» Task requirements: Provide the data again in its entirety, exactly as given.
>> BEGIN Given information
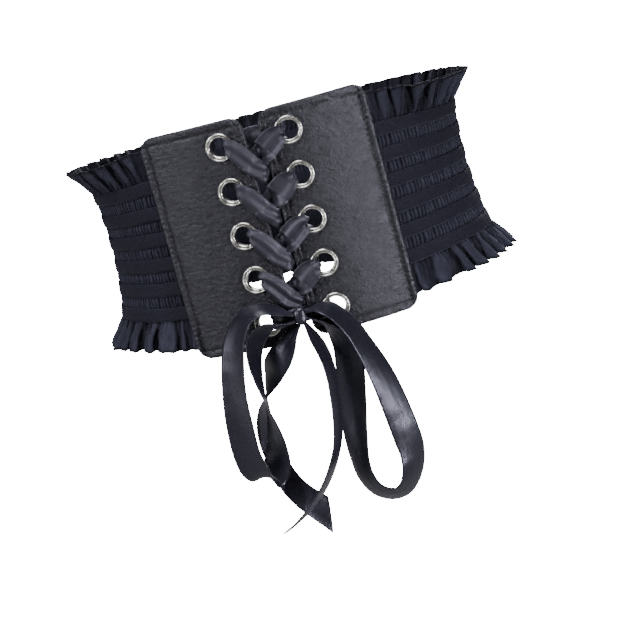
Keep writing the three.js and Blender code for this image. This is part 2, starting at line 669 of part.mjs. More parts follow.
const BOW_TAIL_RIGHT = [
  { across: 0, down: 0, out: 0, knotAcross: 0.49, knotDown: 0.92, heading: -150, turn: 84, width: 0.36 },
  { across: 0.120, down: 0.105, out: 0.14, heading: -158, turn: 76, width: 0.85 },
  { across: 0.196, down: 0.192, out: 0.31, heading: -172, turn: 75, width: 1 },
  { across: 0.218, down: 0.277, out: 0.42, heading: -178, turn: 75, width: 1 },
  { across: 0.204, down: 0.354, out: 0.47, heading: -184, turn: 75, width: 1 },
  { across: 0.164, down: 0.462, out: 0.50, heading: -190, turn: 75, width: 1 },
  { across: 0.076, down: 0.592, out: 0.50, heading: -203, turn: 75, width: 1 },
  { across: -0.053, down: 0.689, out: 0.50, heading: -214, turn: 74, width: 1 },
  { across: -0.222, down: 0.777, out: 0.47, heading: -222, turn: 73, width: 1 },
  { across: -0.422, down: 0.854, out: 0.42, heading: -229, turn: 73, width: 1 },
  { across: -0.644, down: 0.915, out: 0.36, heading: -235, turn: 75, width: 1 },
  { across: -0.800, down: 0.948, out: 0.32, heading: -238, turn: 76, width: 1 },
];

// A free ribbon through the stations of a table, smoothed between them
function freeRibbon(table, slant) {
  const spots = new THREE.CatmullRomCurve3(table.map((row) => new THREE.Vector3(
    row.across * BOW_REACH + (row.knotAcross ?? 0) * KNOT_WIDTH / 2,
    -row.out * RIBBON_WIDTH,
    -row.down * BOW_DROP - (row.knotDown ?? 0) * KNOT_HEIGHT / 2,
  )), false, 'centripetal');
  const turns = new THREE.CatmullRomCurve3(table.map(({ heading, turn, width }) => new THREE.Vector3(
    heading, turn, width,
  )), false, 'catmullrom', 0.5);
  const steps = 2 * (table.length - 1);
  const stations = spaced(0, 1, steps).map((share) => {
    const centre = spots.getPoint(share).add(knotCentre);
    const run = spots.getTangent(share);
    const aim = turns.getPoint(share);
    const heading = THREE.MathUtils.degToRad(aim.x);
    const turn = THREE.MathUtils.degToRad(aim.y);
    const acrossLine = new THREE.Vector3(
      Math.cos(turn) * Math.cos(heading), -Math.sin(turn), Math.cos(turn) * Math.sin(heading),
    );
    acrossLine.addScaledVector(run, -acrossLine.dot(run)).normalize();
    const outwards = new THREE.Vector3().crossVectors(run, acrossLine);
    return { centre, run, acrossLine, outwards, width: aim.z * RIBBON_WIDTH };
  });
  const sheet = (face) => [-0.5, 0.5].map((edge) => stations.map((station, at) => station.centre.clone()
    .addScaledVector(station.acrossLine, edge * station.width)
    .addScaledVector(station.run, at === steps ? edge * slant : 0)
    .addScaledVector(station.outwards, face * halfRibbon)));
  return wall(sheet(1), sheet(-1));
}

addPiece('bow_loop_left', freeRibbon(BOW_LOOP_LEFT, 0), satin);
addPiece('bow_loop_right', freeRibbon(BOW_LOOP_RIGHT, 0), satin);
addPiece('bow_tail_left', freeRibbon(BOW_TAIL_LEFT, TAIL_SLANT), satin);
addPiece('bow_tail_right', freeRibbon(BOW_TAIL_RIGHT, TAIL_SLANT), satin);

export default belt;
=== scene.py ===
# %% [markdown]
# # A wide elastic waist belt
# The belt is two leather panels laced together in front, with a shirred elastic band round the back.
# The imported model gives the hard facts: where each piece sits and how big it is.
# This lesson dresses that model: fine gathers, ribbed tapes, ruffles, stitched leather, metal eyelets
# and satin ribbon. Everything is in metres, with the belt's axis along Z and its front towards -Y.

import math

import bmesh
import bpy
import numpy as np
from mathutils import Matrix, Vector


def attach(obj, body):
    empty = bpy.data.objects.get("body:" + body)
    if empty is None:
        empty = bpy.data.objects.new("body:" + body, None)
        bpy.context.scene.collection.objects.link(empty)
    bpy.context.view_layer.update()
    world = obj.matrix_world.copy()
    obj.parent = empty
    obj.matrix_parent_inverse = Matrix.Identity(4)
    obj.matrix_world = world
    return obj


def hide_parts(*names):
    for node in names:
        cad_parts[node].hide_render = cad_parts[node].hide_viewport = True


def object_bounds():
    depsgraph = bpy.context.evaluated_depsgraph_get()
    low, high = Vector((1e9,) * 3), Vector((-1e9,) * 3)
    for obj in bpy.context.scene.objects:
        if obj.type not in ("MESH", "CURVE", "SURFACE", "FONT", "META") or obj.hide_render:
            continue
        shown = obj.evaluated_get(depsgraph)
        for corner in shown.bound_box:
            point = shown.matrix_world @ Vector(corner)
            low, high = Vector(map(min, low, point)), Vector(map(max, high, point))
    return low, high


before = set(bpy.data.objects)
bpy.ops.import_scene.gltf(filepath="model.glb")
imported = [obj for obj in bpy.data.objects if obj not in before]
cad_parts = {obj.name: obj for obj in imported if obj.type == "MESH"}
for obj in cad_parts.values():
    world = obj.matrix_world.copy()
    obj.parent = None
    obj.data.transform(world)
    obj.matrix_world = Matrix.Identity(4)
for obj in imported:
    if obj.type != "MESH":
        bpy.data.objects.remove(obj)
cad_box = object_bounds()
MM = 0.001
print("nodes in the packed model:", len(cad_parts))

# %% [markdown]
# The camera comes first, so that each later piece can be judged in the right view. The belt leans in the
# picture because the camera is rolled; the belt itself stands upright. A long lens keeps the sides from
# swelling.

# %% Camera
CAMERA_AZIMUTH = math.radians(6.2)
CAMERA_ELEVATION = math.radians(7.0)
CAMERA_DISTANCE = 1.065
CAMERA_ROLL = math.radians(15.3)
LOOK_AT = Vector((0, 0, -0.0775))
LENS_MM = 92.8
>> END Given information
» Solution to this problem:
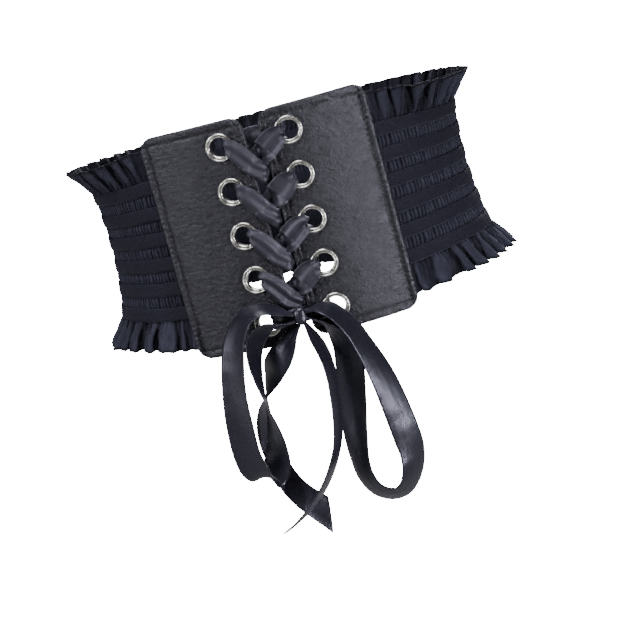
Keep writing the three.js and Blender code for this image. This is part 2, starting at line 669 of part.mjs. More parts follow.
const BOW_TAIL_RIGHT = [
  { across: 0, down: 0, out: 0, knotAcross: 0.49, knotDown: 0.92, heading: -150, turn: 84, width: 0.36 },
  { across: 0.120, down: 0.105, out: 0.14, heading: -158, turn: 76, width: 0.85 },
  { across: 0.196, down: 0.192, out: 0.31, heading: -172, turn: 75, width: 1 },
  { across: 0.218, down: 0.277, out: 0.42, heading: -178, turn: 75, width: 1 },
  { across: 0.204, down: 0.354, out: 0.47, heading: -184, turn: 75, width: 1 },
  { across: 0.164, down: 0.462, out: 0.50, heading: -190, turn: 75, width: 1 },
  { across: 0.076, down: 0.592, out: 0.50, heading: -203, turn: 75, width: 1 },
  { across: -0.053, down: 0.689, out: 0.50, heading: -214, turn: 74, width: 1 },
  { across: -0.222, down: 0.777, out: 0.47, heading: -222, turn: 73, width: 1 },
  { across: -0.422, down: 0.854, out: 0.42, heading: -229, turn: 73, width: 1 },
  { across: -0.644, down: 0.915, out: 0.36, heading: -235, turn: 75, width: 1 },
  { across: -0.800, down: 0.948, out: 0.32, heading: -238, turn: 76, width: 1 },
];

// A free ribbon through the stations of a table, smoothed between them
function freeRibbon(table, slant) {
  const spots = new THREE.CatmullRomCurve3(table.map((row) => new THREE.Vector3(
    row.across * BOW_REACH + (row.knotAcross ?? 0) * KNOT_WIDTH / 2,
    -row.out * RIBBON_WIDTH,
    -row.down * BOW_DROP - (row.knotDown ?? 0) * KNOT_HEIGHT / 2,
  )), false, 'centripetal');
  const turns = new THREE.CatmullRomCurve3(table.map(({ heading, turn, width }) => new THREE.Vector3(
    heading, turn, width,
  )), false, 'catmullrom', 0.5);
  const steps = 2 * (table.length - 1);
  const stations = spaced(0, 1, steps).map((share) => {
    const centre = spots.getPoint(share).add(knotCentre);
    const run = spots.getTangent(share);
    const aim = turns.getPoint(share);
    const heading = THREE.MathUtils.degToRad(aim.x);
    const turn = THREE.MathUtils.degToRad(aim.y);
    const acrossLine = new THREE.Vector3(
      Math.cos(turn) * Math.cos(heading), -Math.sin(turn), Math.cos(turn) * Math.sin(heading),
    );
    acrossLine.addScaledVector(run, -acrossLine.dot(run)).normalize();
    const outwards = new THREE.Vector3().crossVectors(run, acrossLine);
    return { centre, run, acrossLine, outwards, width: aim.z * RIBBON_WIDTH };
  });
  const sheet = (face) => [-0.5, 0.5].map((edge) => stations.map((station, at) => station.centre.clone()
    .addScaledVector(station.acrossLine, edge * station.width)
    .addScaledVector(station.run, at === steps ? edge * slant : 0)
    .addScaledVector(station.outwards, face * halfRibbon)));
  return wall(sheet(1), sheet(-1));
}

addPiece('bow_loop_left', freeRibbon(BOW_LOOP_LEFT, 0), satin);
addPiece('bow_loop_right', freeRibbon(BOW_LOOP_RIGHT, 0), satin);
addPiece('bow_tail_left', freeRibbon(BOW_TAIL_LEFT, TAIL_SLANT), satin);
addPiece('bow_tail_right', freeRibbon(BOW_TAIL_RIGHT, TAIL_SLANT), satin);

export default belt;
=== scene.py ===
# %% [markdown]
# # A wide elastic waist belt
# The belt is two leather panels laced together in front, with a shirred elastic band round the back.
# The imported model gives the hard facts: where each piece sits and how big it is.
# This lesson dresses that model: fine gathers, ribbed tapes, ruffles, stitched leather, metal eyelets
# and satin ribbon. Everything is in metres, with the belt's axis along Z and its front towards -Y.

import math

import bmesh
import bpy
import numpy as np
from mathutils import Matrix, Vector


def attach(obj, body):
    empty = bpy.data.objects.get("body:" + body)
    if empty is None:
        empty = bpy.data.objects.new("body:" + body, None)
        bpy.context.scene.collection.objects.link(empty)
    bpy.context.view_layer.update()
    world = obj.matrix_world.copy()
    obj.parent = empty
    obj.matrix_parent_inverse = Matrix.Identity(4)
    obj.matrix_world = world
    return obj


def hide_parts(*names):
    for node in names:
        cad_parts[node].hide_render = cad_parts[node].hide_viewport = True


def object_bounds():
    depsgraph = bpy.context.evaluated_depsgraph_get()
    low, high = Vector((1e9,) * 3), Vector((-1e9,) * 3)
    for obj in bpy.context.scene.objects:
        if obj.type not in ("MESH", "CURVE", "SURFACE", "FONT", "META") or obj.hide_render:
            continue
        shown = obj.evaluated_get(depsgraph)
        for corner in shown.bound_box:
            point = shown.matrix_world @ Vector(corner)
            low, high = Vector(map(min, low, point)), Vector(map(max, high, point))
    return low, high


before = set(bpy.data.objects)
bpy.ops.import_scene.gltf(filepath="model.glb")
imported = [obj for obj in bpy.data.objects if obj not in before]
cad_parts = {obj.name: obj for obj in imported if obj.type == "MESH"}
for obj in cad_parts.values():
    world = obj.matrix_world.copy()
    obj.parent = None
    obj.data.transform(world)
    obj.matrix_world = Matrix.Identity(4)
for obj in imported:
    if obj.type != "MESH":
        bpy.data.objects.remove(obj)
cad_box = object_bounds()
MM = 0.001
print("nodes in the packed model:", len(cad_parts))

# %% [markdown]
# The camera comes first, so that each later piece can be judged in the right view. The belt leans in the
# picture because the camera is rolled; the belt itself stands upright. A long lens keeps the sides from
# swelling.

# %% Camera
CAMERA_AZIMUTH = math.radians(6.2)
CAMERA_ELEVATION = math.radians(7.0)
CAMERA_DISTANCE = 1.065
CAMERA_ROLL = math.radians(15.3)
LOOK_AT = Vector((0, 0, -0.0775))
LENS_MM = 92.8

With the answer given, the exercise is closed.